On the other hand, the Independent’s Yasmin Alibhai-Brown is hugely appreciative of Colley. Noting that she initially took issue with the length and depth of Acts of Union, feeling “the book was rushed, sparse and unsatisfactory”, she states that on her second reading she began to fully understand “Colley’s alchemic genius”. Believing that the book’s pinpoint accuracy and demolition of “unreconstructed patriotisms, tight certainties, received notions and political manipulations” renders it a text to be admired, Alibhai-Brown is generous in her praise. Although she too has her own criticisms – specifically in the way in which the “monarchy is waved through and kneeled before” and a lack of recognition of historic ethnic diversity – like Robinson she is ultimately swayed by Colley’s depiction of an “unsettled nation”.
The Economist takes a similarly appreciative line on Colley’s book. Stating that “the themes it explores are universal: how national identities react to globalisation and migration”, the paper focuses on the awareness brought to specific, yet generally unrecognised, aspects of British history. This includes Britain’s “mythical” history as a liberal country, its “islandhood” and subsequent colonialism, and the fact that its unions were “forged in a time of conflict with Europe”. Despite their praises, the Economist does note, as Robinson seems to imply, that Colley is not necessarily as neutral a writer on the topic of union as she claims, “for the prescriptions she offers are designed to maintain some kind of union”.
& Sons, David Gilbert
Although published back in July, David Gilbert’s & Sons has just started to take off in UK literary circles.
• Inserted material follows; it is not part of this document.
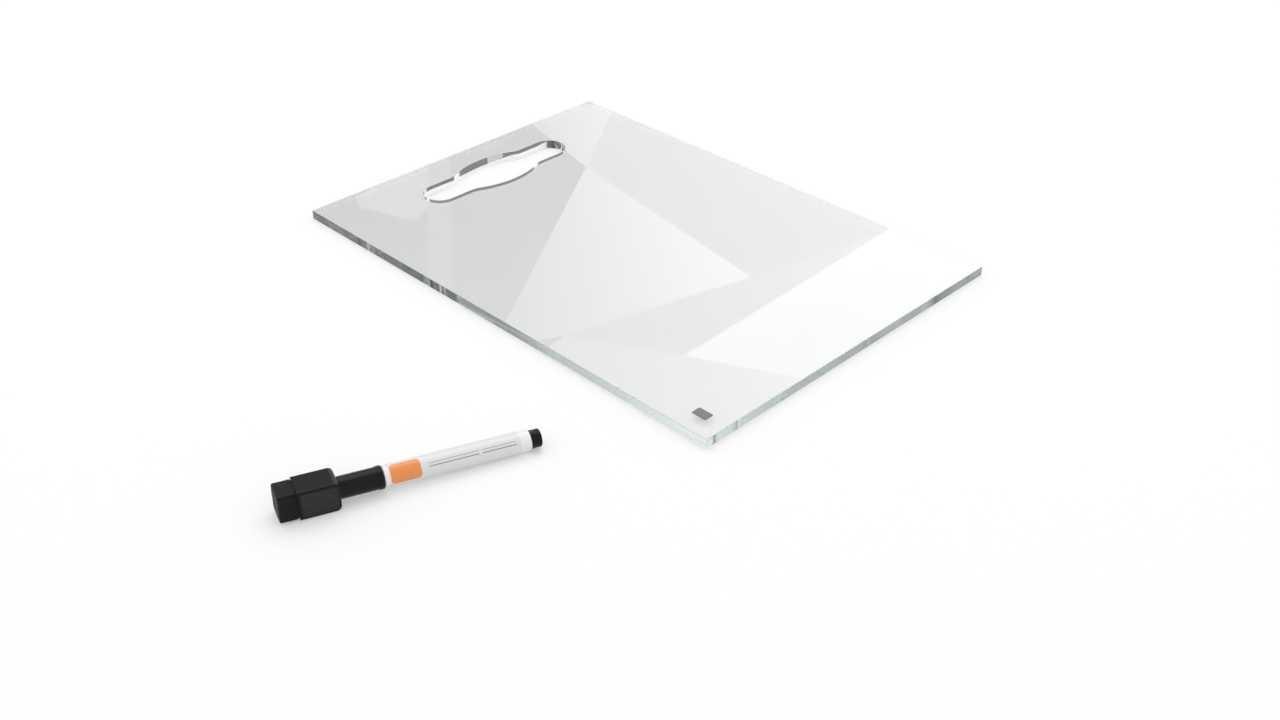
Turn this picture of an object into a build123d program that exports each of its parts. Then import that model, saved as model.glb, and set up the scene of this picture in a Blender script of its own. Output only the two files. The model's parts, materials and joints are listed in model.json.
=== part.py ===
from build123d import *
from math import asin, atan2, cos, hypot, radians, sin
import os

# An acrylic memo board lying flat, with its marker pen beside it, in millimetres.
# The origin is the centre of the board's underside. +X runs from the hand-hold to the
# badge, +Y across the board and away from the pen, and +Z up.

# The clear sheet, with a small arris along every cut edge
panel_length = 297.0
panel_width = 210.0
panel_thickness = 5.0
panel_arris = 0.25

# The hand-hold: a slot with round ends and a wider middle, along the short edge
hold_inset = 33.0
hold_length = 101.5
hold_slot_width = 20.0
hold_middle_width = 32.2
hold_middle_radius = 50.0
hold_blend_radius = 10.0

# The badge at the corner of the top face
badge_length = 8.4
badge_width = 5.3
badge_thickness = 0.3
badge_inset = 10.0
badge_corner_radius = 0.6
badge_arris = 0.1

# The pen on the floor: where its tail is, and which way it points, in degrees from +X
pen_tail_along = 95.8
pen_tail_gap = 49.6
pen_heading = 70.0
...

Telling the story of aging novelist Andrew Newbold (A. N.) Dyer’s attempt to reunite his estranged family in the wake of a close friend’s funeral. The book is narrated by the deceased’s son – who manages to get caught up Dyer’s messy life as he brings his three sons into the embrace of New York City’s Upper East Side for a life-affirming reunion. Gilbert’s second published novel, & Sons has received mainly positive reviews.
The Guardian’s Emma Brockes is particularly taken by the “charm” of “the unreliable narrator, Philip Topping,” whom she insinuates is an interesting character. Her largest criticism of the novel is Gilbert’s tendency to focus on “surface details”, stating that “Gilbert has to watch himself; he has been known to disappear, Alice-like, down rabbit holes of meaning.” Equating this to his OCD, this flaw is forgiven however, with Brockes recognising Gilbert’s authentic knowledge of his hometown, New York City, and commenting on “a great scene in the Metropolitan Museum, where he spent a lot of his childhood”.
James Wood, writing in The New Yorker, amplifies the relationships Gilbert creates between his characters in relation to the novel that A. N. Dyer is famous for, Ampersand. Noting that the title of & Sons reflects Ampersand’s looming presence over the lives of AN Dyer’s sons, who are “struggling to establish a viable independence”, Wood appears to admire Gilbert’s skill in weaving the metaphorical idea of the ampersand throughout the novel. He writes that one the novel’s “funniest and most biting scenes” is when Dyer’s oldest son thinks he has achieved success with a new script, but that soon it is revealed that the director’s “real interest is in making a movie of Ampersand“. Wood goes on to praise Gilbert’s “rich theme”, stating that he “has a wonderfully sharp eye for the emotional reticence of the men of A. N. Dyer’s generation and class”.
In The Financial Times, Erica Wagner is similarly complimentary. The novel makes overt references to the similarities between A. N. Dyer and JD Salinger, author of Catcher in the Rye. Wagner believes that Gilbert has been successful in creating this comparison, calling the novel “much more than a satire on the New York literary and social world”. As with Brockes, she too finds the character of Philip Topping praiseworthy, describing him as “engaging company and a fine storyteller”. Wagner concludes by applauding the “reminder that all of us transform our lives into stories – and that every narrative comes at a cost.”
The Fateful Year: England 1914, Mark Bostridge
It has been 100 years since the beginning of WWI, and as can be seen with the skein of books being published this year by authors such as Adam Tooze, Frank Furedi and Neil Astley, the Great War is still very much part of the national consciousness. In his new book, The Fateful Year: England 1914, Mark Bostridge tells the story of England at the beginning of the war in a unique way – focusing on the small, yet important, initial details of a disastrous conflict.
In The Times, Lucy Hughes-Hallet’s descriptive review presents a positive recommendation of the book. She believes Bostridge’s main aim of the book is showing that “pre-war England was not as idyllic as popular tradition suggests”, and approves of this message. However, Hallet also enjoys the “modest” and “humane” elements of the book. Stating that “Bostridge has a pleasantly off-hand way of introducing his major themes”, Hallet is particularly pleased with what she deems an unromanticised depiction of the beginning of WWI.
Lucy Lethbridge of the Financial Times also likes the way in which Bostridge “takes us through” 1914, using “details found in a range of diaries, letters, newspapers and memoirs”. She comments that the way in which Bostridge “digs out stories behind the stories” and in effect personalises the world of 1914, makes it easier for the reader engage with the past. For Lethbridge, the book harnesses the tragedy of the war through showing the way it was foreshadowed, noting that the book is “a truly gripping chronicle of the mood of a nation moving unwittingly towards catastrophe.”
The NS‘s TV critic, Rachel Cooke, writing in the Observer, finds The Fateful Year to be a refreshingly “idiosyncratic diary”, commending Bostridge’s rich details, and attention to the “shadows and portents,” of 1914. Like Lethbridge, Cooke is affected by the foreshadowing of the devastation of war, commenting on the “descriptions of paintings, music and poems that seem to predict the coming carnage” as “unnerving”. However, Cooke goes on to offer her criticism of the book, stating that some “episodes feel misplaced” within the narrative, and suggests that “its primary engine was a desire to honour an important anniversary”, rather than offer a genuinely new idea about WWI.